SCARF Model (primary rewards vs. threats):
- Status – importance/seniority; predicts longevity.
- Certainty – uncertainty drains resources.
- Autonomy – feeling in control; helplessness fuels stress.
- Relatedness – perception of social bonds; love improves performance.
- Fairness – inequity (e.g., being offered 10 % while others get 90 %) triggers defensive reactions.
How to Influence People
- Recognize that you already have influence.
- Improve self‑confidence; knowing strengths and weaknesses boosts it.
- Understand others and help them progress—not manipulate them.
- Serve a larger purpose beyond personal gain.
Communicating with Insight
Difficult conversations are essential. A three‑step preparation helps:
- Three internal questions – “Am I competent? Am I a good person?
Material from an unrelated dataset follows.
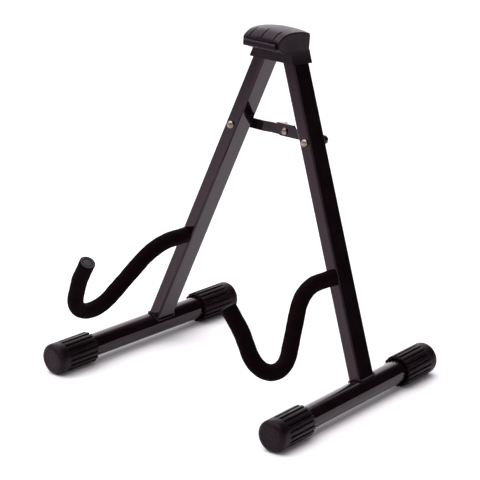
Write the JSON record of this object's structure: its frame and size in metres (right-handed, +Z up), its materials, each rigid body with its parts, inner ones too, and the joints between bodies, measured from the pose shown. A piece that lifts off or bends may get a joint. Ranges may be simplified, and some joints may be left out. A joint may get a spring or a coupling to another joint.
{
  "type": "folding instrument stand",
  "caption": "Folding A-frame floor stand: two splayed rectangular legs on round capped feet, foam-padded support arms, a moulded hinge head and a folding brace.",
  "frame": {"origin": "on the floor, below the middle of the outline", "axes": "+Z up, -Y toward the side the instrument rests on, +X to the right for someone facing that side"},
  "size_m": [0.341, 0.2782, 0.373],
  "materials": {
    "enamel": "gloss black stove enamel",
    "rubber": "satin moulded rubber",
    "moulding": "satin moulded plastic",
    "foam": "matt closed-cell foam sleeve",
    "nickel": "bright nickel plate",
    "dark_steel": "black oxide"
  },
  "bodies": {
    "head": {"head_cover": "moulding", "bumper_bar": "rubber", "hinge_bracket": "dark_steel", "left_hinge_pin": "dark_steel", "right_hinge_pin": "dark_steel", "left_cover_screw": "dark_steel", "right_cover_screw": "dark_steel"},
    "left_leg": {"left_leg_tube": "enamel", "left_foot_weld": "enamel", "left_foot_tube": "enamel", "left_front_cap": "rubber", "left_rear_cap": "rubber", "left_arm_rod": "enamel", "left_arm_foam": "foam", "left_arm_plug": "rubber", "left_leg_bolt": "nickel", "left_spacer": "nickel", "left_lock_nut": "dark_steel"},
    "right_leg": {"right_leg_tube": "enamel", "right_foot_weld": "enamel", "right_foot_tube": "enamel", "right_front_cap": "rubber", "right_rear_cap": "rubber", "right_arm_rod": "enamel", "right_arm_foam": "foam", "right_arm_plug": "rubber", "right_leg_bolt": "nickel", "right_spacer": "nickel", "right_lock_nut": "dark_steel"},
    "left_link": {"left_brace_link": "enamel", "centre_rivet_tail": "dark_steel"},
    "right_link": {"right_brace_link": "enamel", "centre_rivet": "nickel"}
  },
  "joints": [
    {"name": "left_leg_hinge", "type": "hinge", "parent": "head", "child": "left_leg", "pos_m": [-0.0153, 0.06527, 0.34927], "axis": [0, -0.993, 0.1184], "range_deg": [0, 21.05]},
    {"name": "right_leg_hinge", "type": "hinge", "parent": "head", "child": "right_leg", "pos_m": [0.0153, 0.06527, 0.34927], "axis": [0, 0.993, -0.1184], "range_deg": [0, 21.05]},
    {"name": "left_link_hinge", "type": "hinge", "parent": "left_leg", "child": "left_link", "pos_m": [-0.05095, 0.0545, 0.25894], "axis": [0, -0.993, 0.1184], "range_deg": [0, 51.27]},
    {"name": "right_link_hinge", "type": "hinge", "parent": "right_leg", "child": "right_link", "pos_m": [0.05095, 0.0545, 0.25894], "axis": [0, 0.993, -0.1184], "range_deg": [0, 51.27]}
  ],
  "couplings": [
    {"joint": "right_leg_hinge", "follows": "left_leg_hinge", "ratio": 1},
    {"joint": "left_link_hinge", "follows": "left_leg_hinge", "ratio": 2.4332},
    {"joint": "right_link_hinge", "follows": "left_leg_hinge", "ratio": 2.4332}
  ]
}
Am I worthy of love?”
- Decide whether to raise the issue – consider outcomes, productivity, and selfish motives.
- Adopt the “third‑story” perspective – what would an impartial observer say?
Then:
- Explore their story and yours: listen, empathize, share, reframe.
- Problem‑solve: propose solutions meeting both sides’ interests.
We often judge ourselves by intention, and others by impact.
Behind content and emotions in every difficult conversation are identity issues.
Identity concerns are hidden but often dominate.
To prepare, practice with others, write your thoughts, and seek feedback.
Three Easy Steps to World Peace
To reach peace, teach peace. — Pope John Paul II
Happy people tend to positively impact those around them.
The author’s personal goal is to spread meditation practice and make it more scientific.
Conclusion
This book is essentially a tutorial on meditation and self‑knowledge. While many details are omitted from this summary, the practical exercises provided are valuable. The documentation is solid; the resource set isn’t huge, but it’s sufficient to open all the topics that have been addressed.